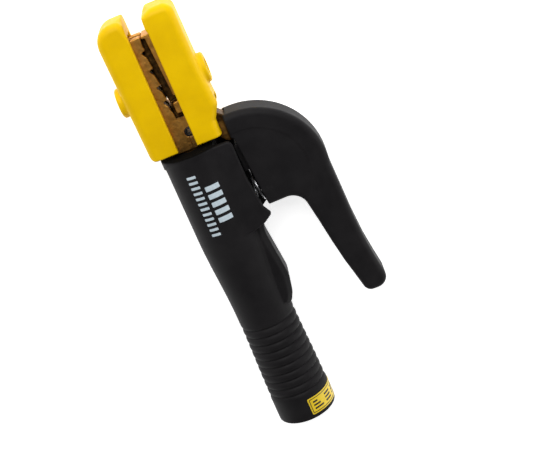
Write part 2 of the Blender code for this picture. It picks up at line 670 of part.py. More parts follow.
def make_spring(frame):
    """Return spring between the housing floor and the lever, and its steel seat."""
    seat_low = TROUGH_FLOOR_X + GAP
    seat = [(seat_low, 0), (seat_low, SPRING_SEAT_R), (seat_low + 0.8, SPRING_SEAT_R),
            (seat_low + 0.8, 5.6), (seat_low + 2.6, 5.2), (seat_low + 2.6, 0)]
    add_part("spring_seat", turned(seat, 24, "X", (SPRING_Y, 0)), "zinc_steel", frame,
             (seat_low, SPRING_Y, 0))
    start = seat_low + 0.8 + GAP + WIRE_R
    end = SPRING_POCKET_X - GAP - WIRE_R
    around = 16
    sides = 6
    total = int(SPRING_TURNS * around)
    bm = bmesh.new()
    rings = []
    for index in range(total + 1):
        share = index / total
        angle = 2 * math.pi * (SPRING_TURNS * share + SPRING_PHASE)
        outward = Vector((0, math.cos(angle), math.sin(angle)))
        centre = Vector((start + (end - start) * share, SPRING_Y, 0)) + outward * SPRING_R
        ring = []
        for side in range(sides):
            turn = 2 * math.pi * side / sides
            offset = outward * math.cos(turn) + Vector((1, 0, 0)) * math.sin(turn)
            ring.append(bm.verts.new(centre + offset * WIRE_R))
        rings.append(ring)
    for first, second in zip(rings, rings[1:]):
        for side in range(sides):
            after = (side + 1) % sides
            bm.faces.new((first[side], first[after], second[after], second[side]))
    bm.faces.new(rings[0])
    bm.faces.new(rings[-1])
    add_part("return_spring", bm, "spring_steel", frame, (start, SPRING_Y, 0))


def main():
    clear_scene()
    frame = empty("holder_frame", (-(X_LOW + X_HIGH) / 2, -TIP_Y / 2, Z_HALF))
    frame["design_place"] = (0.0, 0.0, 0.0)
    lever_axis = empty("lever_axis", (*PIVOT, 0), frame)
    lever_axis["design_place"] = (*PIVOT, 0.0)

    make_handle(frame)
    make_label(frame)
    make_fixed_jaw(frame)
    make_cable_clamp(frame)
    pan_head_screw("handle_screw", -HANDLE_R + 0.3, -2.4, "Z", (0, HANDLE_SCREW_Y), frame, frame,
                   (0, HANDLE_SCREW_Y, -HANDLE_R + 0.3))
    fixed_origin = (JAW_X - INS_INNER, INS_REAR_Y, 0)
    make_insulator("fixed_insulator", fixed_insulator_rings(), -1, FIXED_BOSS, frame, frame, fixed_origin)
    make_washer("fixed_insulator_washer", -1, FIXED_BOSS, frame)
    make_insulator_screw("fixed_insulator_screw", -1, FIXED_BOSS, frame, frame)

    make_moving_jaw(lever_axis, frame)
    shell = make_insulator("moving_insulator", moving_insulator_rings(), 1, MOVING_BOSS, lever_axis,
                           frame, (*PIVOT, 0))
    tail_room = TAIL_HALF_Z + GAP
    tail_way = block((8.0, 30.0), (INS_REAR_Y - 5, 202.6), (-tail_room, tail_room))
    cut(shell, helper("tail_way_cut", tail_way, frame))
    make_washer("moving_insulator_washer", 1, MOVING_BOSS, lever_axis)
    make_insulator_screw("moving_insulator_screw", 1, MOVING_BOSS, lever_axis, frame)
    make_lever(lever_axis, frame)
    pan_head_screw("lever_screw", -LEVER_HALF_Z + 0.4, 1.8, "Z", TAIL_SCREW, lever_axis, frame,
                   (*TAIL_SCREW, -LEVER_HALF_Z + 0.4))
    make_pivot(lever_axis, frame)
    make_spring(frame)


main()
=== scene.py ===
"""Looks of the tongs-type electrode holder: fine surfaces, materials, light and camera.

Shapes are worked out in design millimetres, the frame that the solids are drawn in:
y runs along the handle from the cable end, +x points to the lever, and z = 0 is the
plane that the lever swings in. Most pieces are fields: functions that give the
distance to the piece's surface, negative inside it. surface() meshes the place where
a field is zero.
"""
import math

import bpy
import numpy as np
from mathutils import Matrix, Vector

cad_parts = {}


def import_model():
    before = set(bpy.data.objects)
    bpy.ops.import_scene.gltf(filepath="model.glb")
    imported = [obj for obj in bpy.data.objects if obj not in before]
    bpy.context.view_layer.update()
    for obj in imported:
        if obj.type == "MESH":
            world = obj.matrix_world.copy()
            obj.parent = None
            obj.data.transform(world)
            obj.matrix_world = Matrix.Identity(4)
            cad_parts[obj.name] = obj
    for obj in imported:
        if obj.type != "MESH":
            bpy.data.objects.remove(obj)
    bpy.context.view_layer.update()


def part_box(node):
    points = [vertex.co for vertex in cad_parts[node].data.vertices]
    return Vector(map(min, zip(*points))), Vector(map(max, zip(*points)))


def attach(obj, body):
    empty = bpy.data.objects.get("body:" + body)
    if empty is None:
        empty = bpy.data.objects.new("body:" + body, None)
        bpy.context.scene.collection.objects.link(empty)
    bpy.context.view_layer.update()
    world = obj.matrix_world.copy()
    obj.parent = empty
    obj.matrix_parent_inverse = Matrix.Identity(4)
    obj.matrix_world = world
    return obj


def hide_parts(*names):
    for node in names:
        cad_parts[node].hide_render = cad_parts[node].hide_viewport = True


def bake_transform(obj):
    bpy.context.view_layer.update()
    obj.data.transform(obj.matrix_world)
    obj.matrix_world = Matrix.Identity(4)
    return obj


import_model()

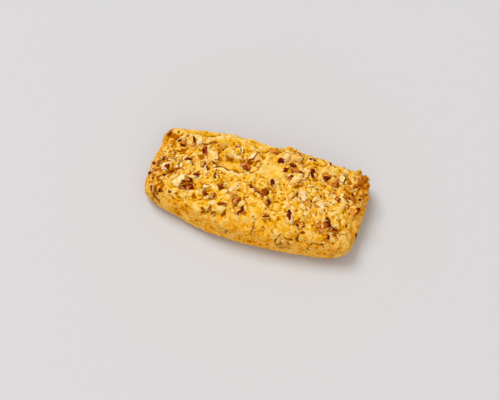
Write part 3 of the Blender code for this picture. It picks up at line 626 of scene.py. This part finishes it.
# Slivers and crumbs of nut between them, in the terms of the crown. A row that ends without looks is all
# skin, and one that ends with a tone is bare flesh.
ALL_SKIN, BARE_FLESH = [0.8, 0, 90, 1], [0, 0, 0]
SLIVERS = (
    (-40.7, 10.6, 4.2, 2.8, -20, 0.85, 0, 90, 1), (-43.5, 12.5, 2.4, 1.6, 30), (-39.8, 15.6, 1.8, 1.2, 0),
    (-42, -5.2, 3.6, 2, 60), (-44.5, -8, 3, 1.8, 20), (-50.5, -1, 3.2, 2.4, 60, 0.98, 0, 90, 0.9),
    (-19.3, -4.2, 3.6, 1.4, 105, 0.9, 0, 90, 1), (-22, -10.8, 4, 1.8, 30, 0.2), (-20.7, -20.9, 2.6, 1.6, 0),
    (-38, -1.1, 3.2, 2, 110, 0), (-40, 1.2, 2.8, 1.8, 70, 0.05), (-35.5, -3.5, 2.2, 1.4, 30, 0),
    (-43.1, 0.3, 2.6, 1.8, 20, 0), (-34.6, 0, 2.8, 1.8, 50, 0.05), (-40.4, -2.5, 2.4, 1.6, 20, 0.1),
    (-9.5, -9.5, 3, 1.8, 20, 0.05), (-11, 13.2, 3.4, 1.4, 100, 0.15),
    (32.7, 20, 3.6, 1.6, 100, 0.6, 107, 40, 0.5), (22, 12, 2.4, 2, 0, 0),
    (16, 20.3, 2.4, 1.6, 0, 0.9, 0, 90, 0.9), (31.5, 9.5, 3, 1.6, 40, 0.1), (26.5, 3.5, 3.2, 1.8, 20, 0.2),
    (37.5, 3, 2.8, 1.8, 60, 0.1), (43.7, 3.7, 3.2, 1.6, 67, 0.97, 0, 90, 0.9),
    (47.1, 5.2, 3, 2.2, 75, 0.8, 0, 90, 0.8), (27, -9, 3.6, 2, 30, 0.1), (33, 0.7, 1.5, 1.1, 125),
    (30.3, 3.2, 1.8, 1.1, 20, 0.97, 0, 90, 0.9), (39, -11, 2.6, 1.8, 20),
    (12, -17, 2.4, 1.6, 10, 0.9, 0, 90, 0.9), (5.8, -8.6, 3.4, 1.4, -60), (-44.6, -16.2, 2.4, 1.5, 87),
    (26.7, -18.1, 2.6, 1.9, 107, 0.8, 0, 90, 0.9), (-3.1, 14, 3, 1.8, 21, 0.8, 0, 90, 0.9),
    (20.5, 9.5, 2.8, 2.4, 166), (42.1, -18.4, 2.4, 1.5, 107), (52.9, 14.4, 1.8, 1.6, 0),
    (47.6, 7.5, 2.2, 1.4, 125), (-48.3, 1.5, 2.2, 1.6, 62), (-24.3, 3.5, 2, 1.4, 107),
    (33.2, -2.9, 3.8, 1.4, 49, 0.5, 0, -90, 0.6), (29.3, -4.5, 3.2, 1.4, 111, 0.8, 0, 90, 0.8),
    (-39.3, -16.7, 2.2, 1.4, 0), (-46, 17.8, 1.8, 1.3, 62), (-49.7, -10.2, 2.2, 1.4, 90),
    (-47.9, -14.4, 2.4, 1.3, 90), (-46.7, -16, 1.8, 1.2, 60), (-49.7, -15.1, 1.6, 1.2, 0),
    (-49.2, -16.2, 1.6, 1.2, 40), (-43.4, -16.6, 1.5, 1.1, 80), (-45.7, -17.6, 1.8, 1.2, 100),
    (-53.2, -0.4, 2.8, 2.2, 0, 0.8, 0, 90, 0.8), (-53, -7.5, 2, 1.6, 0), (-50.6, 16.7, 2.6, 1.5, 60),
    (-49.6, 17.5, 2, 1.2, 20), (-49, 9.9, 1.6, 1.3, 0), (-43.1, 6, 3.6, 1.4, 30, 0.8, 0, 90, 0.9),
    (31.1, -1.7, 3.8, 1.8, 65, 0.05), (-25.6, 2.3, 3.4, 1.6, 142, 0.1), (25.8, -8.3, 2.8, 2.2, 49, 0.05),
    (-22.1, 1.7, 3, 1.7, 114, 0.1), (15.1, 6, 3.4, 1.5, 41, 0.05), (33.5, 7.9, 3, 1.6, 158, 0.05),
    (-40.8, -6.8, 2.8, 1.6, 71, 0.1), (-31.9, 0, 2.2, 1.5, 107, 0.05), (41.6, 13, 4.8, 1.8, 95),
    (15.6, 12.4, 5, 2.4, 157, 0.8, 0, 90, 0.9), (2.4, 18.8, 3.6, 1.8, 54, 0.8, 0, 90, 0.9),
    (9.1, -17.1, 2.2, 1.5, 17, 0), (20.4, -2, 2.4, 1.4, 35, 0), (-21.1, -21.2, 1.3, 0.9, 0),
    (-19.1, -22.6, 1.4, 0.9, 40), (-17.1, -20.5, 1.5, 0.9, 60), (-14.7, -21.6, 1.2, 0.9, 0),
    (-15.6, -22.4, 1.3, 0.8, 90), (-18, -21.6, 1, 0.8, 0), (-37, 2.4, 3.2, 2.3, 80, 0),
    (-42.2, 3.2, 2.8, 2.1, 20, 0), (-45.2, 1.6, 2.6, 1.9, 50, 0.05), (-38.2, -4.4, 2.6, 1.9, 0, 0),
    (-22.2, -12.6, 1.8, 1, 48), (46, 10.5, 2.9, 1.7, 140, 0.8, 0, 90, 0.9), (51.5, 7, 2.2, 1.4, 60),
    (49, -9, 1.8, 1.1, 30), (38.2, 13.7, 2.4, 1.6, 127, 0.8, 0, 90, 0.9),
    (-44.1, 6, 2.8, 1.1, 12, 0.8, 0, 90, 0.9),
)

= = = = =

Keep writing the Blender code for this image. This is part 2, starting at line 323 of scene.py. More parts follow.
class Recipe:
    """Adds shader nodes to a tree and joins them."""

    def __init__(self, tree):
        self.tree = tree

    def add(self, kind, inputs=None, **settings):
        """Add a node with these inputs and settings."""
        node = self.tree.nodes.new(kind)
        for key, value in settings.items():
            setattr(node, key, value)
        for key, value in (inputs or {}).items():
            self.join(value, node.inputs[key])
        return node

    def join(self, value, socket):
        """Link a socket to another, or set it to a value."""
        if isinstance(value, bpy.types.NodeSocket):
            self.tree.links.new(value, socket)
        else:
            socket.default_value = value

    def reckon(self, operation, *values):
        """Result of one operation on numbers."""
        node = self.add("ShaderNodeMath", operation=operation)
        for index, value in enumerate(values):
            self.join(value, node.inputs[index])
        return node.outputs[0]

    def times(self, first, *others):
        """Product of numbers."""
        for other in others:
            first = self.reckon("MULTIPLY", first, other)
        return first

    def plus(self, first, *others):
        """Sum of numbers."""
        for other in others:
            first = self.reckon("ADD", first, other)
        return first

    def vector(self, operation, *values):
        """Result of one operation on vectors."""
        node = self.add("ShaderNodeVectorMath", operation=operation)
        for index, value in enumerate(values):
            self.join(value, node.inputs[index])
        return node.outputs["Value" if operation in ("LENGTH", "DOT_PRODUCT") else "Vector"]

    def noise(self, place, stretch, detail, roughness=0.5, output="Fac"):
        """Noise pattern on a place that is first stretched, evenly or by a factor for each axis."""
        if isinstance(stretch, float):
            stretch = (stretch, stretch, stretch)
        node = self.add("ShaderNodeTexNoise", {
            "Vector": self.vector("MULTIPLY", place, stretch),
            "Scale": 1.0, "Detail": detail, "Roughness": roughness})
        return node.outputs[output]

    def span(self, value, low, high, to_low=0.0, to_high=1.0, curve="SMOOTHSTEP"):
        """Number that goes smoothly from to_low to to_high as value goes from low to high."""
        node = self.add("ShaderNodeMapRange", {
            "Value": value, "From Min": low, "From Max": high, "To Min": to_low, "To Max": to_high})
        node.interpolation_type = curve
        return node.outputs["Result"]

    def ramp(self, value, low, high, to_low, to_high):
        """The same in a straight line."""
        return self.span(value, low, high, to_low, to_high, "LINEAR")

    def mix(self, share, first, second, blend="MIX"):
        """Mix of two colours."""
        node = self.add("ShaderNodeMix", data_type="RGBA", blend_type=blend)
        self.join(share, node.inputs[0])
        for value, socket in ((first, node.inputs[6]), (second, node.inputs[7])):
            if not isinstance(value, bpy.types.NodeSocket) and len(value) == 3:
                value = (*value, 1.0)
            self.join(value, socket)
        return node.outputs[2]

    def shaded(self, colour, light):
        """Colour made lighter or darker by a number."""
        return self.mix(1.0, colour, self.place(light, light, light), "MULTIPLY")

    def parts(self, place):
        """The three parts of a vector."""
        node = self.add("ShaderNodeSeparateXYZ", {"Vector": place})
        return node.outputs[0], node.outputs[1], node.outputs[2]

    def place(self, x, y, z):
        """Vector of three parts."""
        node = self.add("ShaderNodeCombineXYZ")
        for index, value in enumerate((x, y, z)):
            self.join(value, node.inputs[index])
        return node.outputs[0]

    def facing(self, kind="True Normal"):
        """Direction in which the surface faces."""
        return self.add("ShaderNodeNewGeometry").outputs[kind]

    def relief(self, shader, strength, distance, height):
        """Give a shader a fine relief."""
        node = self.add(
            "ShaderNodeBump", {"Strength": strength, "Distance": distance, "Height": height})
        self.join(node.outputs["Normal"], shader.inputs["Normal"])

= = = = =

YOUR INSTRUCTIONS: Above are the records; copy every line in them that holds the word "before".

TASK SOLUTION:
    before = set(bpy.data.objects)
    imported = [obj for obj in bpy.data.objects if obj not in before]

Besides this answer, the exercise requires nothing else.